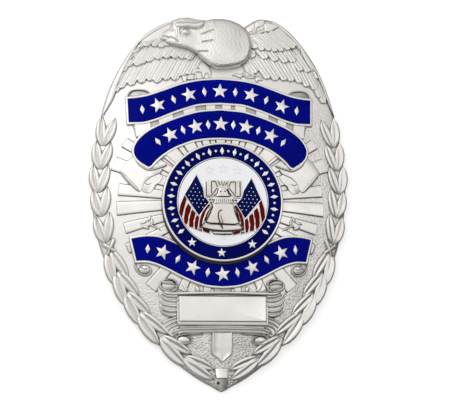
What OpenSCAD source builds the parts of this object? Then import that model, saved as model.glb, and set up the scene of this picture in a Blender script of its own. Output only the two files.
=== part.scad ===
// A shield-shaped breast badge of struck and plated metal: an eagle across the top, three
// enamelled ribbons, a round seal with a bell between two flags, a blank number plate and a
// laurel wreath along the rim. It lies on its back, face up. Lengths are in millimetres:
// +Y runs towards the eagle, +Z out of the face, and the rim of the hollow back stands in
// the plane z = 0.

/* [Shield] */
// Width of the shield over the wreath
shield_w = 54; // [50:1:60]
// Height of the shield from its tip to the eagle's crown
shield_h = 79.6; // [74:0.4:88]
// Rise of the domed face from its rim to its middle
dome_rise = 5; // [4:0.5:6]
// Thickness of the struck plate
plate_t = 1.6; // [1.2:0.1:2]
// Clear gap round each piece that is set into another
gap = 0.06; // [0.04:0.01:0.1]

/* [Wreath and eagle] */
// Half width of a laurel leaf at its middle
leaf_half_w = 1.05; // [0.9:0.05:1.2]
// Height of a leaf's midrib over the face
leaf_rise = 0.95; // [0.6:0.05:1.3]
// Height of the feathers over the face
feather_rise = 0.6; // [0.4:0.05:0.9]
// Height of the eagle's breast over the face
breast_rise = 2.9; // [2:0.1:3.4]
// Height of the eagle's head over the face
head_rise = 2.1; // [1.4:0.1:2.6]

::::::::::

Work to be completed
Make an exact copy of the material above.

Complete output
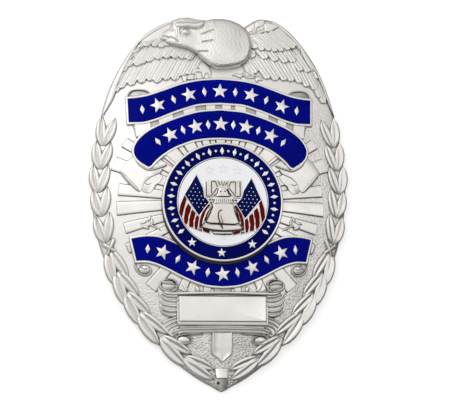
What OpenSCAD source builds the parts of this object? Then import that model, saved as model.glb, and set up the scene of this picture in a Blender script of its own. Output only the two files.
=== part.scad ===
// A shield-shaped breast badge of struck and plated metal: an eagle across the top, three
// enamelled ribbons, a round seal with a bell between two flags, a blank number plate and a
// laurel wreath along the rim. It lies on its back, face up. Lengths are in millimetres:
// +Y runs towards the eagle, +Z out of the face, and the rim of the hollow back stands in
// the plane z = 0.

/* [Shield] */
// Width of the shield over the wreath
shield_w = 54; // [50:1:60]
// Height of the shield from its tip to the eagle's crown
shield_h = 79.6; // [74:0.4:88]
// Rise of the domed face from its rim to its middle
dome_rise = 5; // [4:0.5:6]
// Thickness of the struck plate
plate_t = 1.6; // [1.2:0.1:2]
// Clear gap round each piece that is set into another
gap = 0.06; // [0.04:0.01:0.1]

/* [Wreath and eagle] */
// Half width of a laurel leaf at its middle
leaf_half_w = 1.05; // [0.9:0.05:1.2]
// Height of a leaf's midrib over the face
leaf_rise = 0.95; // [0.6:0.05:1.3]
// Height of the feathers over the face
feather_rise = 0.6; // [0.4:0.05:0.9]
// Height of the eagle's breast over the face
breast_rise = 2.9; // [2:0.1:3.4]
// Height of the eagle's head over the face
head_rise = 2.1; // [1.4:0.1:2.6]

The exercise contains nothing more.